As $\theta$ is in first quadrant we have $\sin { \theta } =\sqrt { \frac { 5 }{ 11 } } =0.674$

$\large \because \ \ \ \frac{ \sin^{2}{\theta}}{5} \ = \ \frac{ \cos^{2}{\theta}}{6}$ $\large \therefore \ \ \ \frac{6}{5} \ = \ \frac{\cos^{2}{\theta}}{\sin^{2}{\theta}}$ And by adding $1$ (which is equal to $\large \frac{5}{5}$ and also $\large \frac{ \sin^{2}{\theta}}{ \sin^{2}{\theta}}$ ) to both sides , we get : $\large \frac{5+6}{5} \ = \ \frac{\cos^{2}{\theta} + \sin^{2}{\theta}}{\sin^{2}{\theta}}$ $\large \therefore \ \ \ \frac{11}{5} \ = \ \frac{1}{\sin^{2}{\theta}}$ $\large \therefore \ \ \ \sin^{2}{\theta} \ = \ \frac{5}{11}$ $\large \therefore \ \ \ \sin{\theta} \ = \ \pm \sqrt{\frac{5}{11}} \ = \ \pm \frac{\sqrt{5}}{\sqrt{11}}$ But as $\large \theta$ is a positive acute angle which lies in the first quadrant , therefore $\large \sin{\theta}$ must be positive too . $\large \therefore \ \ \ \sin{\theta} \ = \ \frac{\sqrt{5}}{\sqrt{11}} \ \approx \ \boxed{0.674}$

$\frac {(\sin\theta)^{2}}{5} = \frac {(\cos\theta)^{2}}{6} 》》》6 (\sin\theta)^{2}=5 (\cos\theta)^{2}$ Add $(5\sin\theta)^{2}$ on both sides so $11 (\sin\theta)^{2} = 5 ((\cos\theta)^{2} + (\sin\theta)^{2})》》》 11 (\sin\theta)^{2}= 5 》》》 (\sin\theta)^{2} = \frac{5}{11}》》》 \sin\theta= \sqrt {\frac {5}{11}}$

I thought of this differently to others apparently. Here's my working: $\frac { { \sin ^{ 2 }{ \theta } } }{ 5 } =\frac { { \cos ^{ 2 }{ \theta } } }{ 6 } \\ \frac { { \sin ^{ 2 }{ \theta } } }{ \cos ^{ 2 }{ \theta } } =\frac { { 5 } }{ 6 } \\ \tan ^{ 2 }{ \theta } =\frac { { 5 } }{ 6 } \\ \tan \theta =\sqrt { \frac { { 5 } }{ 6 } } \\ \theta \approx 0.7399...\\ \sin \theta =0.6742...\\ Answer=\boxed { 0.674 } \quad (to\quad 3dp)$ So, using just the identity that sine divided by cosine = tangent.
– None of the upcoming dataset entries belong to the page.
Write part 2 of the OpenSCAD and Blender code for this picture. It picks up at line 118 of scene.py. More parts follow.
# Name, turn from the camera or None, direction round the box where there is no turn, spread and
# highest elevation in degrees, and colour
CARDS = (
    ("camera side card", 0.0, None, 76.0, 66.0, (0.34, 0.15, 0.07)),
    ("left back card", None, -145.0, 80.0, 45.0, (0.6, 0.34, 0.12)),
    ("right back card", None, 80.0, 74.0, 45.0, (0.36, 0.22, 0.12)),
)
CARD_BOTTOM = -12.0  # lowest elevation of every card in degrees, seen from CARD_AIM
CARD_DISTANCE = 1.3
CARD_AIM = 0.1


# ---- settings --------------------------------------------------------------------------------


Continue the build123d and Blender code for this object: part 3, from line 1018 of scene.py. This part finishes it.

cos^2(x)+sin^2(x)=1, cos^2(x)=1-sin^2(x) , and the rest is simple :)

Suppose, Sin^2@/5=Cos^2@/6=k Then,we got sin^2@=5k and cos^2@=6K Then ,we got 2 equations 1. Sin^2@-5k=0 2.Cos^2@-6k=0 Then we replace the value of sin^2@ to equation no. 2 Then, 1-sin^2@=6K [cos^2@ = 1-sin^2@] 》1-5k=6k 》11k=1 》k=1/11 We replace the value to equation no .1 Sin^2@= 5/11 》Sin@=(5/11)^(1/2) 》Sin@=0.674

Cos^2(theta)=1-sin^2(theta) . Put sin^2(th)=y so 5-5y=6y 11y=5 so y=5÷11 so sin(theta)=√5÷√11=.674

On applying square root on both sides, we get $\large \frac { \sin { \theta } }{\sqrt{ 5} } =\frac { \cos { \theta } }{ \sqrt{6 }} \\ \Rightarrow \tan{\theta} = \frac {\sqrt{5}}{ \sqrt{6}}$ By applying Pythagorean Identities $\sin { \theta } =\sqrt { \frac { 5 }{ 11 } } =0.674$ ( $\theta$ is acute angle so we have taken the positive value for $\sin{\theta}$ )